Il ne s'avance guère sur la pertinence de normes d'émission pour les autos. «L'auto électrique est inévitable à mois qu'on bousille la planète» lance-t-il. Tout est en place pour des véhicules totalement différents dans les toutes prochaines années selon lui.

Pour M. Charest, M. Sachs est trop pessimiste quand il évalue la volonté de Washington, sa vision porte sur les toutes prochaines années. «Moi je pense qu'il faut être optimiste. Peut être cela n'arrivera pas à court terme, et si on part du principe qu'on n'y arrivera pas, il ne se passera rien. L'administration Obama est à mettre en place une série de programmes d'investissements très importants pour une économie verte» insiste M. Charest. Pendant des années, les Américains avaient nié l'existence des pluies acides jusqu'au moment où George Bush père a fait adopter le «Clean Air act», de rappeler aussi M. Charest.

Mais Jean Charest et son entourage se sont fait prendre au jeu dans leur désir de grossir l'importance de la présence du Québec. Jeudi, le premier ministre québécois devait prendre le thé avec le premier ministre indien, M. Singh, ainsi qu'avec quatre autres premiers ministres, (Grèce, Filande, Norvège et Slovénie). L'événement a été annulé sans raison, mais il a finalement eu lieu vendredi. Toutefois, la veille les quatres autres premiers ministres avaient, eux, obtenus des rencontres bilatérales avec le chef du gouvernement indien.
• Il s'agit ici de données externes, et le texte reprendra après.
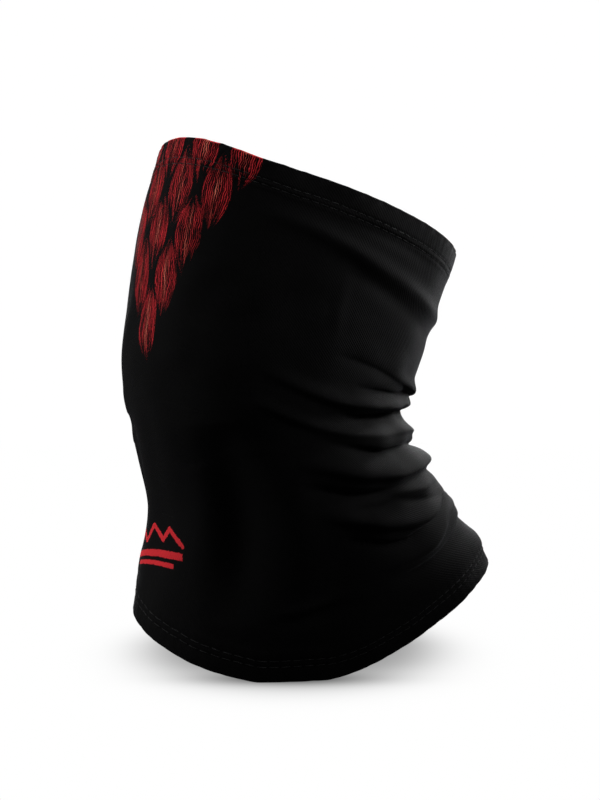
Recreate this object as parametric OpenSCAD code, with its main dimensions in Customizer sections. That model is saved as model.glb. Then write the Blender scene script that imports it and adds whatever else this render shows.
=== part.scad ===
// Neck gaiter: a sewn tube of stretch knit for the neck and the lower face.
// It stands as worn: the wearer faces -Y, +X is the wearer's left and +Z is up.
// The lower hem stands on Z = 0, and the origin is under the middle of the tube.

/* [Overall size] */
// Height of the face edge above the surface that the gaiter stands on
overall_h = 304; // [280:1:330]
// Width across the widest part of the tube
overall_w = 166; // [150:1:185]
// Depth from the throat to the back of the lower hem
overall_d = 238; // [220:1:255]

/* [Lower hem] */
// Turn of the lower hem's wave round the neck, in degrees
hem_turn = 26; // [0:1:32]
// Depth by which the wave is pressed flat where the hem stands
hem_press = 2.5; // [1:0.5:4]

/* [Nape folds] */
// How far the folds at the nape swell in and out
fold_h = 2; // [0:0.5:3]
// Number of folds at the nape
fold_count = 3; // [2:1:4]

/* [Cloth] */
// Thickness of one ply of the knit
cloth_t = 0.8; // [0.5:0.1:1.1]
// Width of the cloth that is turned in at each edge
hem_w = 18; // [17:0.5:24]
// Gap between the two plies of a hem
ply_gap = 0.1; // [0.1:0.05:0.3]

/* [Stitching] */
// Diameter of the sewing thread
thread_d = 0.5; // [0.3:0.1:0.7]
// Distance between the two needle rows of a hem
needle_gap = 3.2; // [2.4:0.2:5]
// Distance from the face edge to its nearer needle row
face_row = 11.5; // [8:0.5:12]
// Distance from the neck edge to its nearer needle row
neck_row = 8.5; // [7:0.5:12]

/* [Care label] */
// Height of the label along the back seam, as a share of the tube's length
label_share = 0.26; // [0.15:0.01:0.3]
// Thickness of the label's ribbon
label_t = 0.25; // [0.15:0.05:0.35]

/* [Hidden] */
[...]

Appelé à s'expliquer, M. Charest a minimisé l'incident. «J'ai rencontré le premier ministre Singh et l'ai invité à une visite officielle. J'ai souligné l'importance d'une entente de libre échange entre le Canada et l'Inde. Mon objectif était de lui dire directement ces choses, il est atteint». «La rencontre a eu lieu exactement comme était prévue la veille» résume-t-il.